Extracting nuggets. Data protection platforms break through barriers. We all know that some data is harder to find and mine for value than others. By consolidating all your data in one place, this ornery data becomes more manageable. For instance, if you want to find all the places in your data where a product or customer was mentioned, you can run a crawl through the platform and retrieve relevant data, and use it to feed analysis, apps, or AI.
Looking back in time. As I mentioned earlier, a temporal analysis that companies gain from data protection platforms is invaluable. You can see how data is changing over time, monitor key trends, document and track changes, and perform analysis based on this information, allowing you to make better decisions based on historical data.
Performing metadata analytics.
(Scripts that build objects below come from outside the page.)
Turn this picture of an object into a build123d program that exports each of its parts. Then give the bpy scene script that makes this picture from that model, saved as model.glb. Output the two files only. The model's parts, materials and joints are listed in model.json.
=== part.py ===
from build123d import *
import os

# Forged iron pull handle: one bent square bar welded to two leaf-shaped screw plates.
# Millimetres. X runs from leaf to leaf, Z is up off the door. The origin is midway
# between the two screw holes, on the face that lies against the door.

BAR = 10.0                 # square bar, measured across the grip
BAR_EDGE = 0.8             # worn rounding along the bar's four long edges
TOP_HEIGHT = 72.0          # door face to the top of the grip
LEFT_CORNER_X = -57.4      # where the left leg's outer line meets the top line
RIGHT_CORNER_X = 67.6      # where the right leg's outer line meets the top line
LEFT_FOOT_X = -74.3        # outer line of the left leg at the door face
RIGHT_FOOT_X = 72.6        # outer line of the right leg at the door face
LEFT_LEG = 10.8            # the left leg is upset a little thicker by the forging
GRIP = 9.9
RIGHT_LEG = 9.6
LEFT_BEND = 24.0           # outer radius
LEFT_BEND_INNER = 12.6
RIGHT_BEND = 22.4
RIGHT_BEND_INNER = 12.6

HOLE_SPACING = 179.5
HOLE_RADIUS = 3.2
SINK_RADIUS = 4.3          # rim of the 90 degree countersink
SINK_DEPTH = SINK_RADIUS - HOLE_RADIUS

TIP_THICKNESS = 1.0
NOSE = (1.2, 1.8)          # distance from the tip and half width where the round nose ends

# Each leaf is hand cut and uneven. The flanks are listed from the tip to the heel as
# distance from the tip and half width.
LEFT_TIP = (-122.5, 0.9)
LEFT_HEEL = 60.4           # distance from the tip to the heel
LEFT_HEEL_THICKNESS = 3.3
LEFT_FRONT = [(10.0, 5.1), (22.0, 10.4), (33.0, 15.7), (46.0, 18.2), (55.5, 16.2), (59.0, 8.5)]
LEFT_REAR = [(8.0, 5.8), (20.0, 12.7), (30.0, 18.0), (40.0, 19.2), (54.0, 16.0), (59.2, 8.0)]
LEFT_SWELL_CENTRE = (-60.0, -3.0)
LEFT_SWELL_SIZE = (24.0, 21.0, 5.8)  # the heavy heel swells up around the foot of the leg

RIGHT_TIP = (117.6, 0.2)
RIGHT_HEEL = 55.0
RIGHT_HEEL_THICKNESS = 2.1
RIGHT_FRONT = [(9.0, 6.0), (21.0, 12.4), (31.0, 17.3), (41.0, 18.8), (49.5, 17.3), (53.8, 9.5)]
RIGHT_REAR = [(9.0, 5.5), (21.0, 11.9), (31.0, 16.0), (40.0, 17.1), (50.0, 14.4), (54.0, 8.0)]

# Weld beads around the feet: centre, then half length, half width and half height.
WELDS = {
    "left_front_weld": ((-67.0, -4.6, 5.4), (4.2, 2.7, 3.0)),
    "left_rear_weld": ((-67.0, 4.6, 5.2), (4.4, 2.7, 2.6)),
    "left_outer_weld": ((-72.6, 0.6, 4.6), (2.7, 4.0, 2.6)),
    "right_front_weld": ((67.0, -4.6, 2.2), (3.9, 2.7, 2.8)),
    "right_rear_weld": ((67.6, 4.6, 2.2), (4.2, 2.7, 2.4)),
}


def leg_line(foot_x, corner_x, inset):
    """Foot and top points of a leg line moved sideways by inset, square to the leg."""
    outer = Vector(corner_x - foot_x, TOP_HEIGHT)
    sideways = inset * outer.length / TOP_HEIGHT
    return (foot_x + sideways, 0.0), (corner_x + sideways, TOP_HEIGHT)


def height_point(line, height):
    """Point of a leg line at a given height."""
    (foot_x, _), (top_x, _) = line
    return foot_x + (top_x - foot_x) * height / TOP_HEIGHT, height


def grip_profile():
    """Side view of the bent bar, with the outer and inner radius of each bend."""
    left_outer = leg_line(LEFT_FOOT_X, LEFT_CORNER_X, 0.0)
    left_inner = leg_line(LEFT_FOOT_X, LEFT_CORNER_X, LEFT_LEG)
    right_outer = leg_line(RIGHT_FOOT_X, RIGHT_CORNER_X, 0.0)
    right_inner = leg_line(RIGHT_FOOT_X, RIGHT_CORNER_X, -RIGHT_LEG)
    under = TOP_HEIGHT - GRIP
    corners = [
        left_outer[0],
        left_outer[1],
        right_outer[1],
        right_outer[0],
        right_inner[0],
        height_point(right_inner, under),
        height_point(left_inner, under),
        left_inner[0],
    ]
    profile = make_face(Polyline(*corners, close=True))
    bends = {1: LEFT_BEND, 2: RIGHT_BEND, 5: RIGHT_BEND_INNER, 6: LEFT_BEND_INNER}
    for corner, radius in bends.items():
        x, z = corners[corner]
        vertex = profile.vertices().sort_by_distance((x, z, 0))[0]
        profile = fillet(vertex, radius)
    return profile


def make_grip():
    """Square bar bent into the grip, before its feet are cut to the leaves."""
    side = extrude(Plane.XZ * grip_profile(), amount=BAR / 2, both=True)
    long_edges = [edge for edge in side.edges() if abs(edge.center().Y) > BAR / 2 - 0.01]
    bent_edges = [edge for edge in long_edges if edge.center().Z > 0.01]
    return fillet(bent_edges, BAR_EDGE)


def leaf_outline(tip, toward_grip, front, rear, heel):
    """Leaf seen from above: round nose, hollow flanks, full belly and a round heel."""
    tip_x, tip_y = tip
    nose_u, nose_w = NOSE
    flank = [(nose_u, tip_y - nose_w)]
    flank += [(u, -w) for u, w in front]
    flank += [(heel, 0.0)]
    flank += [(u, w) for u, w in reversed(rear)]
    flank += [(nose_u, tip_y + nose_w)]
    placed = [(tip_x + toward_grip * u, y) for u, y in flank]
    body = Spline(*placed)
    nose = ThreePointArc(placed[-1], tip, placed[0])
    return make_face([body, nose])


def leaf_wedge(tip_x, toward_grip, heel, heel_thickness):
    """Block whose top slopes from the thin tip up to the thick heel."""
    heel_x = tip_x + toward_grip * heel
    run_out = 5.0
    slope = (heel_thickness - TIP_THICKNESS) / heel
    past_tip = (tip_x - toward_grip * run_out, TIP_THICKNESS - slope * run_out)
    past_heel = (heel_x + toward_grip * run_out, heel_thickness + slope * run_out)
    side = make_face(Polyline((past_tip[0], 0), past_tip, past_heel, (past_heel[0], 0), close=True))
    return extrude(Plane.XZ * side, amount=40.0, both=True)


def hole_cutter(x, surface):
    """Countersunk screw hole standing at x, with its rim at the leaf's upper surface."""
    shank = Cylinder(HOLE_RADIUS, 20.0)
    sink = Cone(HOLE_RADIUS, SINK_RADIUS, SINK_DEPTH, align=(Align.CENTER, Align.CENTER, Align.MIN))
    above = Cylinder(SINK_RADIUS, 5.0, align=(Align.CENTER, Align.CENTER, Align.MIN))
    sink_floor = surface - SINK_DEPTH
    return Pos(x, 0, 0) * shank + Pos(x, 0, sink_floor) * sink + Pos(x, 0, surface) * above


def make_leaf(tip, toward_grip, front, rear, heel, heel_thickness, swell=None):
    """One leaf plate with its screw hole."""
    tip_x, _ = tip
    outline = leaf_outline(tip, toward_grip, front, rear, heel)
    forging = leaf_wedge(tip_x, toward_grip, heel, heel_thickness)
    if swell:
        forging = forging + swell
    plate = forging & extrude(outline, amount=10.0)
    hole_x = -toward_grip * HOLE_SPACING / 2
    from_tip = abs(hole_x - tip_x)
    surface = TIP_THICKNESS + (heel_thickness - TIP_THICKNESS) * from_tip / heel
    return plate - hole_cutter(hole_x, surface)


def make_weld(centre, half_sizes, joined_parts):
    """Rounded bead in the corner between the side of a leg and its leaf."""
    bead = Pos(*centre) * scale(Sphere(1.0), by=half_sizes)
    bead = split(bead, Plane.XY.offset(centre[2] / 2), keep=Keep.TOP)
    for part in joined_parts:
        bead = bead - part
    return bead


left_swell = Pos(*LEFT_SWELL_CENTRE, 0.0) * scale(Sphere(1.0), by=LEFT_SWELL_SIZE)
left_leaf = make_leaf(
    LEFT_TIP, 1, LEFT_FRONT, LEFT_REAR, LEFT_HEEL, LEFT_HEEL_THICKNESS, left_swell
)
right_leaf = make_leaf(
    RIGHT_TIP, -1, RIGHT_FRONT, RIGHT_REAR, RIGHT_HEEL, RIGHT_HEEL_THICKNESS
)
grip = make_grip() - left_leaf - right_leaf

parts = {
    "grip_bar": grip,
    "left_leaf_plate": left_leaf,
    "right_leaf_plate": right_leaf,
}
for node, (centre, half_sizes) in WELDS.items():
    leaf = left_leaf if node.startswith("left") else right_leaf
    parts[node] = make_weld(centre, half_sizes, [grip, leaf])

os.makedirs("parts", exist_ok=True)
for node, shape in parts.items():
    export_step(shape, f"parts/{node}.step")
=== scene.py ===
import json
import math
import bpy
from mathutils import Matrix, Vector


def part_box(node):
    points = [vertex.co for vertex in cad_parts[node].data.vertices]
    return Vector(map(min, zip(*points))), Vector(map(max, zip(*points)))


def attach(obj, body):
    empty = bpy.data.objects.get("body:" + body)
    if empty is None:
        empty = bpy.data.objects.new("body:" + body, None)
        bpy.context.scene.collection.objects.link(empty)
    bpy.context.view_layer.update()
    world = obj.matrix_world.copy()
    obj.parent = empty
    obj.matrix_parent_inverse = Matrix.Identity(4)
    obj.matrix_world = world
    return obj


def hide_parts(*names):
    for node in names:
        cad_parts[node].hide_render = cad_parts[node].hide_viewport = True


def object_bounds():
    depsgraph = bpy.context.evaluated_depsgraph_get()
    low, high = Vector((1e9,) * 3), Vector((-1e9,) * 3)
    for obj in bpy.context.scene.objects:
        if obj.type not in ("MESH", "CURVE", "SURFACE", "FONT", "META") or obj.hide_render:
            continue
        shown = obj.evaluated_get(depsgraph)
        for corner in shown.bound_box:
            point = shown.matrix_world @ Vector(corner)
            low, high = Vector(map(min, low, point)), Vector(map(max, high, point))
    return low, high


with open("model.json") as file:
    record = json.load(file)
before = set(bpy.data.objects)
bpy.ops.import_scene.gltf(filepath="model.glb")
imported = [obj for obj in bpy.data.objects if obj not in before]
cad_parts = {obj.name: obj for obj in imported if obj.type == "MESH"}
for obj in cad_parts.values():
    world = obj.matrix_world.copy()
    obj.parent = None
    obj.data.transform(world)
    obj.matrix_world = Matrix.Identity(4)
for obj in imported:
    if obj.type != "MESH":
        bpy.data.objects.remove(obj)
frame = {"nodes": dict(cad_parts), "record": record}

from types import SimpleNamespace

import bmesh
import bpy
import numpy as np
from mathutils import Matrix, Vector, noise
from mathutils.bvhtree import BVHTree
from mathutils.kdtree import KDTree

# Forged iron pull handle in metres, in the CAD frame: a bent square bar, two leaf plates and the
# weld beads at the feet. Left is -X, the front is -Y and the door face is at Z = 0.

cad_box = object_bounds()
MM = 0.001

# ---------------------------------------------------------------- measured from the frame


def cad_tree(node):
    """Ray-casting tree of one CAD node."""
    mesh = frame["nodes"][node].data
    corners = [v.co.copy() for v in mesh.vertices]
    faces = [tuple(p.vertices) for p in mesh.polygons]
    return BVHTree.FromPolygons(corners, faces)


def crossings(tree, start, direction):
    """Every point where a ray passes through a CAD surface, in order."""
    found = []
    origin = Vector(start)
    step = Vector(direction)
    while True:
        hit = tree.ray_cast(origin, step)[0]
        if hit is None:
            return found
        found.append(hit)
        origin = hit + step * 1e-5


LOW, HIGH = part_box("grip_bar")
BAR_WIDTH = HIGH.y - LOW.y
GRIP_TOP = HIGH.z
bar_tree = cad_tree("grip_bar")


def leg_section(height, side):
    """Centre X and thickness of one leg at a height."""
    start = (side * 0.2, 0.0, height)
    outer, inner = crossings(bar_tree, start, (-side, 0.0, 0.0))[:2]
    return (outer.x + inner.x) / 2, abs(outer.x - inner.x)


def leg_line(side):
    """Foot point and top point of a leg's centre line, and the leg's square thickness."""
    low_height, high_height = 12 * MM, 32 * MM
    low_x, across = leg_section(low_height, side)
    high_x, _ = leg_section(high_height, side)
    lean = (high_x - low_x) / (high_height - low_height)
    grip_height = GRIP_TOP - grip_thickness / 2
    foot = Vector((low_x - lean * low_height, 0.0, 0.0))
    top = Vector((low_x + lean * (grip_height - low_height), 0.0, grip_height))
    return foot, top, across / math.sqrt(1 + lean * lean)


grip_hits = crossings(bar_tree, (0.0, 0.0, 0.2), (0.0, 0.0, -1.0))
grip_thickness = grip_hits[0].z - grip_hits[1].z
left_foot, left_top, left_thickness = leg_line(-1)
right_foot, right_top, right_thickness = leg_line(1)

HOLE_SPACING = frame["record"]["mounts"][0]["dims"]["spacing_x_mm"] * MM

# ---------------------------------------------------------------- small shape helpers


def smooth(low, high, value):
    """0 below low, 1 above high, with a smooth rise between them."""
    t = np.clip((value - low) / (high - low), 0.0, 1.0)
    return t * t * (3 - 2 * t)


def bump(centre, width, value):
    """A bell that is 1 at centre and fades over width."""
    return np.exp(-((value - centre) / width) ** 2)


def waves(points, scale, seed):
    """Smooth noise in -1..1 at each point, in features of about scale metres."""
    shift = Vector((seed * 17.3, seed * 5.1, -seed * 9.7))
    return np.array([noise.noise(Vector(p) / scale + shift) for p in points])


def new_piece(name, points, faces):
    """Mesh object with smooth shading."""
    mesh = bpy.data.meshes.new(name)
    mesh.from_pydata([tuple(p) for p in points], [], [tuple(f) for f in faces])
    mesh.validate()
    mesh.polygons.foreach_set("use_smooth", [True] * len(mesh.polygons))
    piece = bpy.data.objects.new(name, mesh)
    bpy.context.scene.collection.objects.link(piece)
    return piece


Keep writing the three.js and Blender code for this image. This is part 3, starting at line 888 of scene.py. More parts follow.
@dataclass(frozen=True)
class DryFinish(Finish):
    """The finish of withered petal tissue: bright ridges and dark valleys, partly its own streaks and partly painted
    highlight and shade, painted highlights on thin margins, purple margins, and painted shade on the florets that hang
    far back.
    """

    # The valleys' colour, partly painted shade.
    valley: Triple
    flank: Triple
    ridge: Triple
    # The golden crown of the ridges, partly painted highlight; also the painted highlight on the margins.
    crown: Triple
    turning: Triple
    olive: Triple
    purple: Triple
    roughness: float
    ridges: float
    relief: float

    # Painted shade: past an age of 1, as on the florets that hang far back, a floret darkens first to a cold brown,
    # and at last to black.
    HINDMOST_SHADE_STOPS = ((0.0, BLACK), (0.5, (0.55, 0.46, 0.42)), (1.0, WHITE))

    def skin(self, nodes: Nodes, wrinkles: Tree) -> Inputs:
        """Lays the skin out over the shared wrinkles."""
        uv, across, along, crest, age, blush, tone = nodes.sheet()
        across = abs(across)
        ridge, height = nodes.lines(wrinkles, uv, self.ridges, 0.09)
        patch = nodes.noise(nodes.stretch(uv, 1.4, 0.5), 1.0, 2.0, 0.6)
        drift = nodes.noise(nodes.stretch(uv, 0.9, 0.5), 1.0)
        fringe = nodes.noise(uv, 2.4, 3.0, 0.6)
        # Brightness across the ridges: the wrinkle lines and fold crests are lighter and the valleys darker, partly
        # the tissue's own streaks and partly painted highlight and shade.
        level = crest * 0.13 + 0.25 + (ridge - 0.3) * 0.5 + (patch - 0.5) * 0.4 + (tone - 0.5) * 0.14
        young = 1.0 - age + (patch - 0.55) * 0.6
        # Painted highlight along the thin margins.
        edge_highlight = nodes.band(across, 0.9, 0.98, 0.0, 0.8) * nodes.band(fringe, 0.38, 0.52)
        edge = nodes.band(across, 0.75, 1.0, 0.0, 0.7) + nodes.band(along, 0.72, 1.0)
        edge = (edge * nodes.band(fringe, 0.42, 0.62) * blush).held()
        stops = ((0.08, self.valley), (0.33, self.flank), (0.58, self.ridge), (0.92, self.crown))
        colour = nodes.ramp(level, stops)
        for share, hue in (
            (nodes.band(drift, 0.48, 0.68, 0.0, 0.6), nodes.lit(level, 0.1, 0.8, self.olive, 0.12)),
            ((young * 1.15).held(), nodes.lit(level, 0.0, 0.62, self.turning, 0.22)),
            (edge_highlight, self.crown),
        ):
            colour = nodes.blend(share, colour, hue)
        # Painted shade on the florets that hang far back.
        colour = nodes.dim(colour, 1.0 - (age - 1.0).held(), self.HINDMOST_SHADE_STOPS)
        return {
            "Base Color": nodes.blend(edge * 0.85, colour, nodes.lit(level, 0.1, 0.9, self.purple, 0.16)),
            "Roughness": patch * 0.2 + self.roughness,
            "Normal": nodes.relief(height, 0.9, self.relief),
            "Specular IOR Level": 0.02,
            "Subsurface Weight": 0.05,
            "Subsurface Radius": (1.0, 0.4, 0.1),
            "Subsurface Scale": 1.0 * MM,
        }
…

The same temporal analysis can also be used on your metadata. Companies can look back at all metadata and understand the changes and relationships between data sets, as well as who has accessed data and when to get a better sense of the most vital data to the business.
A backup plan that is anything but
The great thing about a data protection platform is that it is created and updated automatically. Companies still have to work on the data to distill it and put it to use, but with such a platform, you’re starting with an incredibly powerful view of all the important data in your enterprise in one place.
Data protection platforms offer ready access to a vast amount of historical data that can add an untapped dimension to your data supply chain. In my view, app developers, AI experts, and data scientists who have access to a data protection platform will crush those who don’t have access to one.